Apple has made it really easy to edit home movies on your Mac thanks to the constantly refined iMovie app. But with the release of the iOS 7, Apple went one step further and introduced the iMovie went free – at least for anyone buying a new iOS device, anyway. That’s particularly important because it opens up a whole new audience, those who might not have been willing to drop $4.99 on a video editor for their iPad or iPhone.

iMovie is a great product for casual and more serious video editors alike, made even more spectacular by that zero price tag. I took the new iPad Air out for a video shoot and then edited the resulting shots in iMovie on the new tablet. The refresh in the video and processor chips boosted the iPad’s speed, and makes the lighter and thinner iPad Air a useful video creation solution on the go for very simple projects.

Supported media

iMovie doesn’t just deal in video clips. Besides these, you’re also able to import photos and audio clips from the library on your iPad or iPhone to use in your projects. If you’re using music it’s important to note that iMovie will show your entire iTunes library, including cloud music. But you have to make sure the files are downloaded before using them, iMovie won’t do that for you.

New video editing features


When using the basic movie editing mode, it’s easy to collect shots and then edit them together with the new version of iMovie. The latest version of iMovie comes with some nice user interface enhancements (see above). It’s easier to use and offers surprisingly powerful options for a simple video editor. Some new features include:

  • Theater – share movies to other devices via iCloud
  • Adjustments bar – make video look better and sound better with these tools
  • Slow motion
  • Cutaway, picture-in-picture and split-screen
  • Duplicate, split, trim clips
  • High-frame-rate video recording
  • Share with Mail, Messages or AirDrop
  • Faster 64-bit support

The touchscreen environment requires a much different method of control, and iMovie for iOS has gestures galore. For example, a swipe down over a selected video clip that’s been scrolled to a certain point will split that clip at that point. Likewise pinch-to-zoom has been employed in cropping photos to aid or remove the Ken Burns effect, zoom in to crop video clips and expand or contract selected clips in the main editing timeline.
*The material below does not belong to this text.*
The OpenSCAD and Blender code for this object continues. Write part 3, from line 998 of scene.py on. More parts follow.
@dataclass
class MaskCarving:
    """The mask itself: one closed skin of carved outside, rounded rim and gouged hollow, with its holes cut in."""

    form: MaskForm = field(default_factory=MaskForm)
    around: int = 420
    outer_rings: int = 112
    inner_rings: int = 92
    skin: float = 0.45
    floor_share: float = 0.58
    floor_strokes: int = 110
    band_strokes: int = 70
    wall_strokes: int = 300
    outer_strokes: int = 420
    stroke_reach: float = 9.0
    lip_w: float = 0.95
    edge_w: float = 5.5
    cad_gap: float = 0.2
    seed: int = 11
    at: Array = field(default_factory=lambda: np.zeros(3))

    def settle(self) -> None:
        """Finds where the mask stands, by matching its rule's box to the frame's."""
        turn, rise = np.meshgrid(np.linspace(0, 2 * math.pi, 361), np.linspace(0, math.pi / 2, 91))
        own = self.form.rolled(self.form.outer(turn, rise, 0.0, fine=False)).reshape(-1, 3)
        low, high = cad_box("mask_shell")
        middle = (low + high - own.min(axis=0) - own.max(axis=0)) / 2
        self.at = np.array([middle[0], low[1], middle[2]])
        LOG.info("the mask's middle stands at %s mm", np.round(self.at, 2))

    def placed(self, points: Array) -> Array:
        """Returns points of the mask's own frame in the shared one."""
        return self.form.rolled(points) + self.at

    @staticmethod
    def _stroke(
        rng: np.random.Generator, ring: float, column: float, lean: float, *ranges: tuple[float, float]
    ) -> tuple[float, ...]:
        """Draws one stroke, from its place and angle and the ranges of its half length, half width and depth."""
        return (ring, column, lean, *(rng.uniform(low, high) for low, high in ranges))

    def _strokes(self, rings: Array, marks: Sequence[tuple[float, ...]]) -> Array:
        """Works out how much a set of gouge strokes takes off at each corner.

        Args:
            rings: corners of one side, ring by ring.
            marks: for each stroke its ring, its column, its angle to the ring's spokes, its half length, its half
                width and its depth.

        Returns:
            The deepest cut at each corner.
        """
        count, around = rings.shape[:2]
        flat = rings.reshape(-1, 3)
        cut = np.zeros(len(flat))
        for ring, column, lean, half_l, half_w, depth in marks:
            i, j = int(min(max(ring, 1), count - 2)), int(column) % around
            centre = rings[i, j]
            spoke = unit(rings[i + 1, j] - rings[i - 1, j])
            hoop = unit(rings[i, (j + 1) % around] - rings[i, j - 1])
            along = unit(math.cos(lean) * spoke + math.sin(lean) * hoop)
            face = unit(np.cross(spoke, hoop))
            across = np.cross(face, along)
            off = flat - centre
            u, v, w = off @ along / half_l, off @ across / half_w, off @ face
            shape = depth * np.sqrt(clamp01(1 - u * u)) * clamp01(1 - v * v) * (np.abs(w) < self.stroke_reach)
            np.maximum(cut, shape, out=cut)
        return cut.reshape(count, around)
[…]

On the subject of the Ken Burns effect; all images inserted in a movie project will have it automatically applied.

iMovie starts up with three sections:

  • Video – shows available videos on the iPad
  • Projects – the video editing projects either in progress or completed
  • Theater – the finished product ready to share or watch

In the Video section users can view all their videos with an option to watch them in high-speed mode or slow motion, along with normal speed. This screen also lets users mark favorite clips for later use.  The on-screen help prompts are also pretty clear and always accessible wherever you are. But largely speaking editing is an easy enough and pleasurable experience. Video editing software can become overly complex and daunting, but iMovie for iOS shines in the simplicity of its controls and interface.

When a user creates a Movie instead of a Trailer, they see the movie editing screen. It’s a timeline based system with collected videos from the camera roll in the upper right, the preview window in the upper left and the timeline to edit on the bottom as shown above.

Video editing tools

The movie editing section offers nice features for:

  • Adding audio – music, sound effects or voice overs
  • Adding photos from the camera roll or photo stream
  • Shooting new videos and pictures to add
  • Creating transitions
  • Editing the look of video with color/exposure correction and filters
  • Inserting transitions
  • Fading video/audio in or out
  • Adding titles

Making and editing a movie with iMovie on an iPad Air is simple and fun. Using a camera or even a phone and editing on a computer takes less time and offers more options. However, for quick and simple edits, I like iMovie and an iPad Air. The newer iPad works faster than the older models and exports the resulting project quickly.